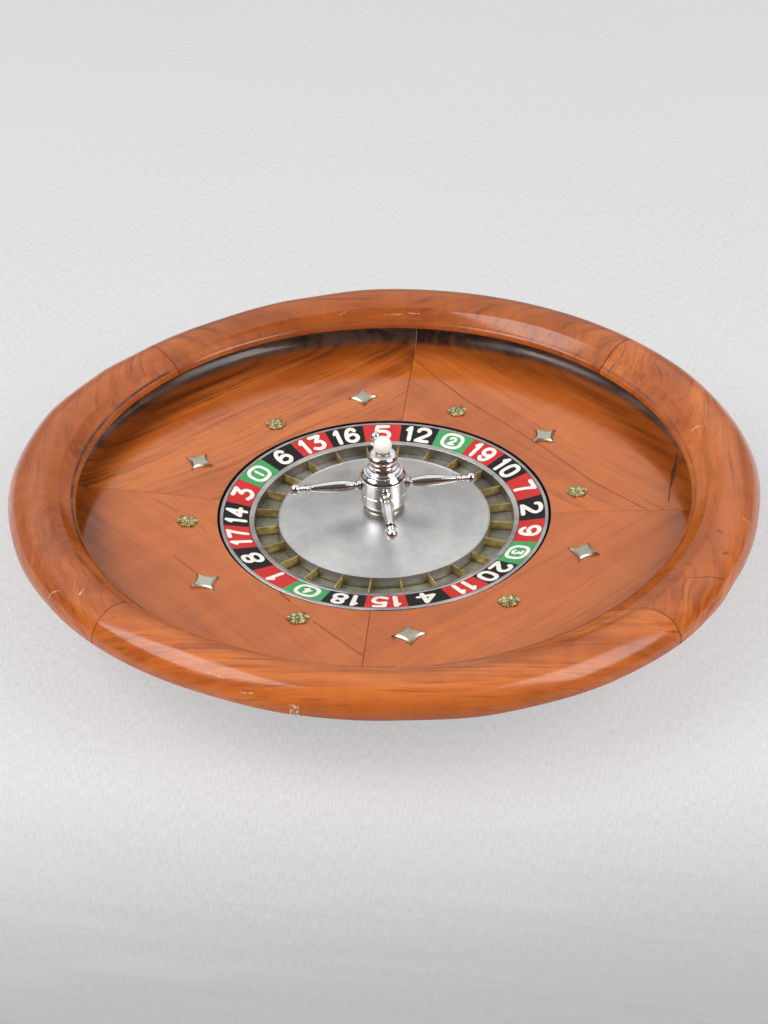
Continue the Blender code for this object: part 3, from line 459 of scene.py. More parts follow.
def woodFinish(name, grainTurn, seed, lines=(), chips=(), scores=(), swirls=(), seams=(),
               lipShadeAndStain=0.0, grooveShadeAndDirt=0.0, figure=1.0, tint=1.0):
    f = Finish(name, wood["main"], 0.2)
    grain = f.turned(f.object, -grainTurn, (seed, seed * 0.7, seed * 0.3))
    drift = f.noise(grain, 2.6, 2.0) - 0.5
    x, y, z = f.parts(grain)
    across = y + drift * 0.035 + z * 0.8
    east, north = f.parts(f.object)[:2]
    wobble = (f.noise(f.object, 150, 2.0) - 0.5) * 0.002
    flat = f.vector(east + wobble, north + wobble, 0.0)
    turmoil = None
    for cx, cy, size in swirls:
        away = f.vectorMaths("DISTANCE", flat, (cx / 1000, cy / 1000, 0.0), out="Value")
        fall = f.step(away, 0.0, size / 1000, 1.0, 0.0)
        across = across + fall * away * 0.45
        turmoil = turmoil.maths("MAXIMUM", fall) if turmoil else fall
    flow = f.vector(x, across, z)
    broad = f.streaked(flow, (1.8, 17, 14), 3.0)
    streaks = f.streaked(flow, (4.2, 85, 45), 5.0, 0.62)
    veins = f.streaked(flow, (7.5, 230, 90), 3.0, 0.6)
    fibres = f.streaked(flow, (24, 850, 300), 2.0, 0.6)
    ripple = f.streaked(flow, (42, 9, 9), 2.0, 0.5, 0.5)
    pores = f.step(f.streaked(flow, (60, 1300, 700), 1.0), 0.66, 0.74)
    body = f.mix(f.step(broad, 0.4, 0.66, 0.0, 0.62 * figure), wood["main"], wood["deep"])
    body = f.mix(f.step(broad, 0.52, 0.3, 0.0, 0.6 * figure), body, wood["pale"])
    body = f.mix(f.step(streaks, 0.46, 0.66, 0.0, 0.62 * figure), body, wood["deep"])
    body = f.mix(f.step(veins, 0.56, 0.7, 0.0, 0.6 * figure), body, wood["vein"])
    body = f.mix(f.step(fibres, 0.35, 0.65, 0.0, 0.24), body, wood["deep"])
    body = f.mix(f.step(ripple, 0.42, 0.66, 0.0, 0.14), body, wood["pale"])
    body = f.mix(pores * 0.3, body, (0.16, 0.035, 0.01))
    if turmoil:
        rings = f.step(f.streaked(flow, (10, 210, 90), 4.0, 0.6), 0.46, 0.62)
        body = f.mix(turmoil * rings * 0.5, body, (0.2, 0.045, 0.01))
    cloud = f.noise(f.object, 14, 4.0, 0.6)
    rough = f.step(cloud, 0.3, 0.7, 0.09, 0.19) + pores * 0.08
    if lipShadeAndStain:
        body, rough = shadeAndStainUnderLip(f, body, rough, broad, streaks, lipShadeAndStain)
    body = f.mix(f.spots(42, 5.0, 0.62, 0.68, 0.8) * 0.3, body, (0.15, 0.05, 0.022))
    height = fibres * 0.25 + streaks * 0.2 + cloud * 0.4 + pores * -0.4
    if lines:  # open joints and cracks
        body = f.mix(f.near(flat, lines, 4.5) * 0.22, body, wood["deep"])
        split = f.near(flat, lines, 0.5)
        body = f.mix(split * 0.86, body, wood["burnt"])
        rough = rough + split * 0.4
        height = height + split * -3.0
    if seams:  # dirt in the glued joints of the rim
        soiled = f.step(cloud, 0.4, 0.6, 0.45, 1.0)
        body = f.mix(f.near(flat, seams, 2.2) * 0.3, body, wood["deep"])
        body = f.mix(f.near(flat, seams, 0.4) * soiled * 0.85, body, wood["burnt"])
    if grooveShadeAndDirt:  # painted shade of the shadow gap, with dirt, along the inner edge of the rim
        reach = f.radius(f.object)
        worn = f.spots(30, 3.0, 0.6, 0.36, 0.56, 0.35, 1.0)
        ditch = f.step(reach, *darkBands["grooveIn"]) * f.step(reach, *darkBands["grooveOut"], 1.0, 0.0)
        body = f.mix(ditch * worn * grooveShadeAndDirt, body, wood["burnt"])
    if scores:  # thin dark scores
        cut = f.near(flat, scores, 0.5)
        body = f.mix(cut * 0.7, body, (0.1, 0.028, 0.01))
        height = height + cut * -1.5
    if chips:  # bare places where the varnish is gone
        bare = f.near(flat, chips, 0.6) * f.spots(420, 3.0, 0.6, 0.44, 0.54)
        body = f.mix(bare * 0.85, body, wood["chipped"])
        rough = rough + bare * 0.4
    f.set("Base Color", f.scaled(body, tint))
    f.set("Roughness", rough)
    f.bump(height, 0.16, 0.0005)
    return f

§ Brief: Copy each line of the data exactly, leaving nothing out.

§ Written response:
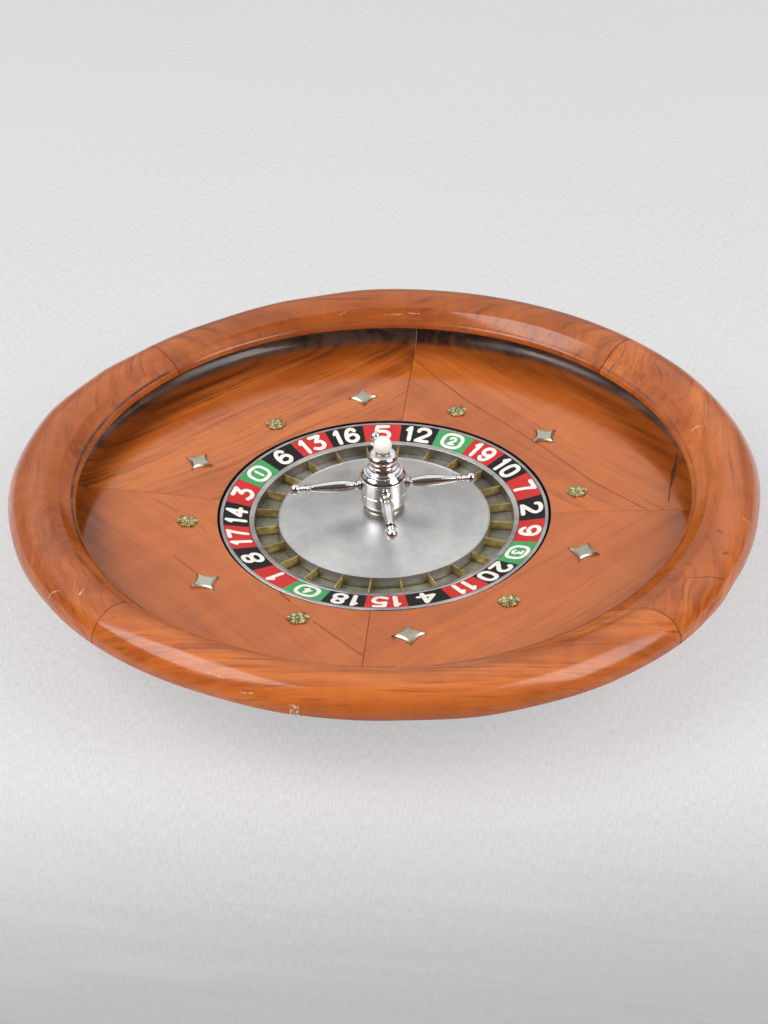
Continue the Blender code for this object: part 3, from line 459 of scene.py. More parts follow.
def woodFinish(name, grainTurn, seed, lines=(), chips=(), scores=(), swirls=(), seams=(),
               lipShadeAndStain=0.0, grooveShadeAndDirt=0.0, figure=1.0, tint=1.0):
    f = Finish(name, wood["main"], 0.2)
    grain = f.turned(f.object, -grainTurn, (seed, seed * 0.7, seed * 0.3))
    drift = f.noise(grain, 2.6, 2.0) - 0.5
    x, y, z = f.parts(grain)
    across = y + drift * 0.035 + z * 0.8
    east, north = f.parts(f.object)[:2]
    wobble = (f.noise(f.object, 150, 2.0) - 0.5) * 0.002
    flat = f.vector(east + wobble, north + wobble, 0.0)
    turmoil = None
    for cx, cy, size in swirls:
        away = f.vectorMaths("DISTANCE", flat, (cx / 1000, cy / 1000, 0.0), out="Value")
        fall = f.step(away, 0.0, size / 1000, 1.0, 0.0)
        across = across + fall * away * 0.45
        turmoil = turmoil.maths("MAXIMUM", fall) if turmoil else fall
    flow = f.vector(x, across, z)
    broad = f.streaked(flow, (1.8, 17, 14), 3.0)
    streaks = f.streaked(flow, (4.2, 85, 45), 5.0, 0.62)
    veins = f.streaked(flow, (7.5, 230, 90), 3.0, 0.6)
    fibres = f.streaked(flow, (24, 850, 300), 2.0, 0.6)
    ripple = f.streaked(flow, (42, 9, 9), 2.0, 0.5, 0.5)
    pores = f.step(f.streaked(flow, (60, 1300, 700), 1.0), 0.66, 0.74)
    body = f.mix(f.step(broad, 0.4, 0.66, 0.0, 0.62 * figure), wood["main"], wood["deep"])
    body = f.mix(f.step(broad, 0.52, 0.3, 0.0, 0.6 * figure), body, wood["pale"])
    body = f.mix(f.step(streaks, 0.46, 0.66, 0.0, 0.62 * figure), body, wood["deep"])
    body = f.mix(f.step(veins, 0.56, 0.7, 0.0, 0.6 * figure), body, wood["vein"])
    body = f.mix(f.step(fibres, 0.35, 0.65, 0.0, 0.24), body, wood["deep"])
    body = f.mix(f.step(ripple, 0.42, 0.66, 0.0, 0.14), body, wood["pale"])
    body = f.mix(pores * 0.3, body, (0.16, 0.035, 0.01))
    if turmoil:
        rings = f.step(f.streaked(flow, (10, 210, 90), 4.0, 0.6), 0.46, 0.62)
        body = f.mix(turmoil * rings * 0.5, body, (0.2, 0.045, 0.01))
    cloud = f.noise(f.object, 14, 4.0, 0.6)
    rough = f.step(cloud, 0.3, 0.7, 0.09, 0.19) + pores * 0.08
    if lipShadeAndStain:
        body, rough = shadeAndStainUnderLip(f, body, rough, broad, streaks, lipShadeAndStain)
    body = f.mix(f.spots(42, 5.0, 0.62, 0.68, 0.8) * 0.3, body, (0.15, 0.05, 0.022))
    height = fibres * 0.25 + streaks * 0.2 + cloud * 0.4 + pores * -0.4
    if lines:  # open joints and cracks
        body = f.mix(f.near(flat, lines, 4.5) * 0.22, body, wood["deep"])
        split = f.near(flat, lines, 0.5)
        body = f.mix(split * 0.86, body, wood["burnt"])
        rough = rough + split * 0.4
        height = height + split * -3.0
    if seams:  # dirt in the glued joints of the rim
        soiled = f.step(cloud, 0.4, 0.6, 0.45, 1.0)
        body = f.mix(f.near(flat, seams, 2.2) * 0.3, body, wood["deep"])
        body = f.mix(f.near(flat, seams, 0.4) * soiled * 0.85, body, wood["burnt"])
    if grooveShadeAndDirt:  # painted shade of the shadow gap, with dirt, along the inner edge of the rim
        reach = f.radius(f.object)
        worn = f.spots(30, 3.0, 0.6, 0.36, 0.56, 0.35, 1.0)
        ditch = f.step(reach, *darkBands["grooveIn"]) * f.step(reach, *darkBands["grooveOut"], 1.0, 0.0)
        body = f.mix(ditch * worn * grooveShadeAndDirt, body, wood["burnt"])
    if scores:  # thin dark scores
        cut = f.near(flat, scores, 0.5)
        body = f.mix(cut * 0.7, body, (0.1, 0.028, 0.01))
        height = height + cut * -1.5
    if chips:  # bare places where the varnish is gone
        bare = f.near(flat, chips, 0.6) * f.spots(420, 3.0, 0.6, 0.44, 0.54)
        body = f.mix(bare * 0.85, body, wood["chipped"])
        rough = rough + bare * 0.4
    f.set("Base Color", f.scaled(body, tint))
    f.set("Roughness", rough)
    f.bump(height, 0.16, 0.0005)
    return f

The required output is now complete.